PROBLEM DETAILS: Nothing but the lines from the one containing "for name, shape" down to the one containing "from mathutils import Matrix, Vector", both included, should be echoed, and each exactly as it stands.

DATA BLOCK:
##############################

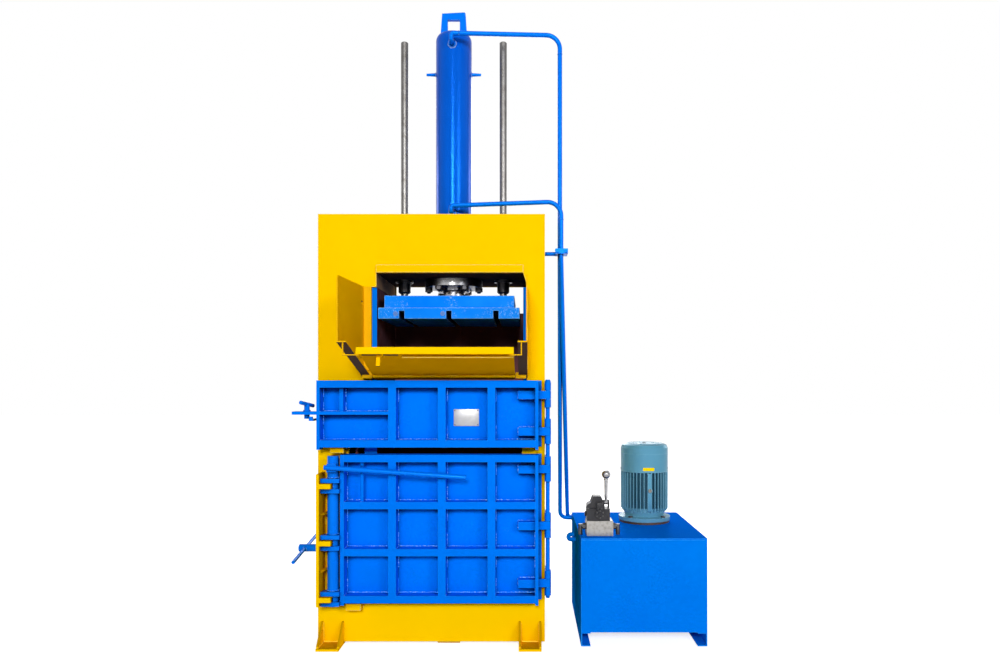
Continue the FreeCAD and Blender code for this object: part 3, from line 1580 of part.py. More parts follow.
def pump():
    """Gear pump hung under the lid on its bell, with the drive shaft's bore."""
    shaft = motor_shaft_diameter / 4 + fit_clearance
    r = pump_diameter / 2
    casting = r * pump_body_share
    bore = r - pump_bell_wall
    top = pump_length
    shoulder = top * 0.6
    profile = [(shaft, 0), (casting, 0), (casting, top / 2), (r, shoulder), (r, top),
               (bore, top), (bore, shoulder + pump_bell_wall), (shaft, shoulder)]
    return revolved(profile, V(motor_x, motor_y, motor_base - pump_length))


def manifold_block():
    """Drilled steel block on the tank's lid."""
    body = block(manifold_left, manifold_left + manifold_width, manifold_front,
                 manifold_front + manifold_depth, tank_top, manifold_top)
    edges = [e for e in body.Edges if e.Length > manifold_height + 1]
    return body.makeChamfer(manifold_chamfer, edges)


def valve_body():
    """Hand valve on the manifold: a stepped casting with a round end cap and pilot housing."""
    front_face = manifold_front
    rear_face = manifold_front + manifold_depth
    x0 = manifold_left + valve_side_inset
    floor = manifold_top + valve_base_height
    low = block(x0, x0 + valve_width, front_face + valve_base_inset,
                rear_face - valve_base_inset, manifold_top, floor)
    outline = [(x0 + x, floor if drop is None else valve_height - drop)
               for x, drop in valve_crown]
    outline.append((x0 + valve_crown[0][0], floor + valve_shoulder))
    high = plate_xz(outline, front_face + valve_crown_inset[0], rear_face - valve_crown_inset[1])
    cap_x = x0 + valve_cap_place
    cap_z = manifold_top + valve_cap_height
    cap = rod(valve_cap_diameter / 2, V(cap_x, front_face - valve_cap_reach, cap_z),
              V(cap_x, front_face + valve_cap_root, cap_z))
    half = pilot_width / 2
    pilot = block(cap_x - half, cap_x + half, front_face - pilot_reach, front_face + pilot_root,
                  manifold_top + pilot_foot, valve_height - pilot_drop)
    pieces = [low, high, cap, pilot]
    half_ear = lever_ear / 2
    half_depth = lever_ear_depth / 2
    for side in (-1, 1):
        x = valve_lever_x + side * lever_ear_place
        pieces.append(block(x - half_ear, x + half_ear, manifold_middle - half_depth,
                            manifold_middle + half_depth, manifold_top + lever_ear_foot,
                            valve_pivot + lever_ear_top))
    reach = lever_ear_place + half_ear
    pieces.append(rod(lever_pin / 2, V(valve_lever_x - reach, manifold_middle, valve_pivot),
                      V(valve_lever_x + reach, manifold_middle, valve_pivot)))
    return joined(pieces)


def valve_lever():
    """Hand lever with a ball, on the valve's pivot pin."""
    x, y = valve_lever_x, manifold_middle
    r = valve_lever_diameter / 2
    half = lever_ear_place - lever_ear / 2 - lever_hub_gap
    hub = rod(lever_hub / 2, V(x - half, y, valve_pivot), V(x + half, y, valve_pivot))
    stem_top = valve_ball_height - valve_ball / 2 + ball_root
    profile = [(0, valve_pivot), (r * lever_neck_share, valve_pivot),
               (r, valve_pivot + lever_neck_rise), (r, stem_top), (0, stem_top)]
    stem = revolved(profile, V(x, y, 0))
    ball = Part.makeSphere(valve_ball / 2, V(x, y, valve_ball_height))
    bore = rod(lever_pin / 2 + fit_clearance, V(x - lever_hub, y, valve_pivot),
               V(x + lever_hub, y, valve_pivot))
    return joined([hub, stem, ball]).cut(bore)


def manifold_fittings():
    """Hydraulic fittings on both sides of the manifold, and their short links to the lid."""
    pieces = []
    y = manifold_middle
    z = tank_top + fitting_height
    for side, x in ((-1, manifold_left), (1, manifold_left + manifold_width)):
        tip = x + side * fitting_reach
        nut = turned(hexagon(fitting_size, 0, fitting_nut), V(0, 0, 0), Y_AXIS, 90 * side)
        nut.translate(V(x, y, z))
        neck = rod(fitting_neck_diameter / 2, V(x, y, z), V(tip, y, z))
        drop = rod(fitting_drop_diameter / 2, V(tip, y, tank_top),
                   V(tip, y, z + fitting_drop_diameter / 2))
        pieces.append(joined([nut, neck, drop]))
    return group(pieces)


def all_parts():
    """Every sub-part by its name."""
    return {
        "front_plate": front_plate(),
        "back_plate": back_plate(),
        "left_side_plate": left_side_plate(),
        "right_side_plate": side_plate(column_right, frame_right),
        "inner_column_plate": inner_column_plate(),
        "upper_liner": upper_liner(),
        "crown_beam": crown_beam(),
        "bed_beam": bed_beam(),
        "chamber_right_wall": chamber_right_wall(),
        "chamber_back_wall": chamber_back_wall(),
        "wear_strip": wear_strip(),
        "feet": feet(),
        "release_wall": release_wall(),
        "thrust_cup": thrust_cup(),
        "release_screw": release_screw(),
        "tommy_bar": tommy_bar(),
        "platen_plate": platen_plate_solid(),
        "platen_box": platen_box(),
        "guide_rods": guide_rods(),
        "piston_rod": piston_rod(),
        "cylinder_barrel": cylinder_barrel(),
        "cylinder_flange": cylinder_flange(),
        "stop_pegs": stop_pegs(),
        "cylinder_gland": cylinder_gland(),
        "flange_studs": flange_studs(),
        "guide_bushes": guide_bushes(),
        "bush_bolts": bush_bolt_set(),
        "lifting_eye": lifting_eye(),
        "upper_pipe": pressure_pipe(upper_run_height, 0),
        "lower_pipe": pressure_pipe(lower_run_height, 1),
        "pipe_unions": pipe_unions(),
        "pipe_clamp": pipe_clamp(),
        "left_wing": left_wing(),
        "right_wing": right_wing(),
        "feed_flap": feed_flap(),
        "flap_bolt": flap_bolt_rod(),
        "upper_door": upper_door(),
        "upper_door_grid": upper_door_grid(),
        "lower_door": lower_door(),
        "lower_door_grid": lower_door_grid(),
        "hinge_knuckles": hinge_knuckles(),
        "hinge_rod": hinge_rod(),
        "lock_plate": lock_plate(),
        "lock_brackets": lock_brackets(),
        "lock_shaft": lock_shaft(),
        "upper_latch": upper_latch(),
        "latch_keeper": latch_keeper(),
        "tank": tank(),
        "tank_lid": tank_lid_plate(),
        "motor_adapter": motor_adapter(),
        "motor_body": motor_body(),
        "motor_bolts": motor_bolt_set(),
        "motor_bearings": motor_bearings(),
        "fan_cover": fan_cover(),
        "motor_rotor": motor_rotor(),
        "pump": pump(),
        "manifold_block": manifold_block(),
        "valve_body": valve_body(),
        "valve_lever": valve_lever(),
        "manifold_fittings": manifold_fittings(),
    }


def save(parts):
    """Write each part to its own file."""
    os.makedirs("parts", exist_ok=True)
    for name, shape in parts.items():
        shape.exportStep("parts/" + name + ".step")


if __name__ == "__main__":
    save(all_parts())
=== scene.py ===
"""Looks of an upright hydraulic baler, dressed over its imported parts.

Every size is in metres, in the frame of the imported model: the origin is on the floor under the
press axis, +X to the right as seen from the doors, +Y from the doors to the back, +Z up.
"""

import logging
import math
from collections.abc import Callable
from dataclasses import dataclass
from enum import Enum

import bmesh
import bpy
from mathutils import Matrix, Vector


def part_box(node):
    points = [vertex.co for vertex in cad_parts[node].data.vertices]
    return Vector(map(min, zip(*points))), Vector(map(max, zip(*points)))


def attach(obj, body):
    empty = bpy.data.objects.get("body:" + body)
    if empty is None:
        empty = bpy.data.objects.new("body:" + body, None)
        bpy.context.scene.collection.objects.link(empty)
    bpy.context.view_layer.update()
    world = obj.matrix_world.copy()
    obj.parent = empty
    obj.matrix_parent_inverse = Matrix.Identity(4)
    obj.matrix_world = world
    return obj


LOG = logging.getLogger("baler")

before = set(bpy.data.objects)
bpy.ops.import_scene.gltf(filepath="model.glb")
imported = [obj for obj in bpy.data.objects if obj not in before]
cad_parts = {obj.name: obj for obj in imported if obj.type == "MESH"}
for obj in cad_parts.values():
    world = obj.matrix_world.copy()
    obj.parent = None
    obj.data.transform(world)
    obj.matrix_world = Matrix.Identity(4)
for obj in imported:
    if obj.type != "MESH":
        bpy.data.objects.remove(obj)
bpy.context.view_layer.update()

Point = tuple[float, float, float]
Colour = tuple[float, float, float]
Span = tuple[float, float]
Profile = list[Span]
Mesh = bmesh.types.BMesh

LEFT: Point = (-1.0, 0.0, 0.0)
RIGHT: Point = (1.0, 0.0, 0.0)
FRONT: Point = (0.0, -1.0, 0.0)
BACK: Point = (0.0, 1.0, 0.0)
DOWN: Point = (0.0, 0.0, -1.0)
UP: Point = (0.0, 0.0, 1.0)


class Paint(Enum):
    """The named finishes of the machine."""

    YELLOW = "yellow_enamel"
    PLATE_STOCK = "lock_plate_enamel"
    BLUE = "blue_enamel"
    DOOR_BLUE = "door_blue_enamel"
    PLATEN = "platen_enamel"
    BARREL = "barrel_enamel"
    TANK = "tank_enamel"
    LID = "lid_enamel"
    OXIDE = "red_oxide"
    WALL = "wall_enamel"
    LINER = "liner_enamel"
    CROWN = "crown_enamel"
    WING = "wing_enamel"
    FLAP = "flap_enamel"
    ROD_STEEL = "rod_steel"
    POLISHED = "polished_steel"
    BLACK_STEEL = "black_steel"
    FLANGE = "flange_steel"
    MOTOR = "motor_enamel"
    ZINC = "zinc_plate"
    FINS = "finned_enamel"
    FOOT = "foot_enamel"
    DARK_ZINC = "dark_zinc"
    GASKET = "gasket_oily"
    MILLED = "milled_steel"
    CASTING = "black_casting"
    CHROME = "chrome_plate"
    PLATE = "bare_plate"
    STICKER = "blank_sticker"
    WELD_BLUE = "blue_weld"
    WELD_YELLOW = "yellow_weld"
    SPATTER = "weld_spatter"
    SEAL = "dark_seal"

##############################

EXERCISE SOLUTION:
    for name, shape in parts.items():
        shape.exportStep("parts/" + name + ".step")


if __name__ == "__main__":
    save(all_parts())
=== scene.py ===
"""Looks of an upright hydraulic baler, dressed over its imported parts.

Every size is in metres, in the frame of the imported model: the origin is on the floor under the
press axis, +X to the right as seen from the doors, +Y from the doors to the back, +Z up.
"""

import logging
import math
from collections.abc import Callable
from dataclasses import dataclass
from enum import Enum

import bmesh
import bpy
from mathutils import Matrix, Vector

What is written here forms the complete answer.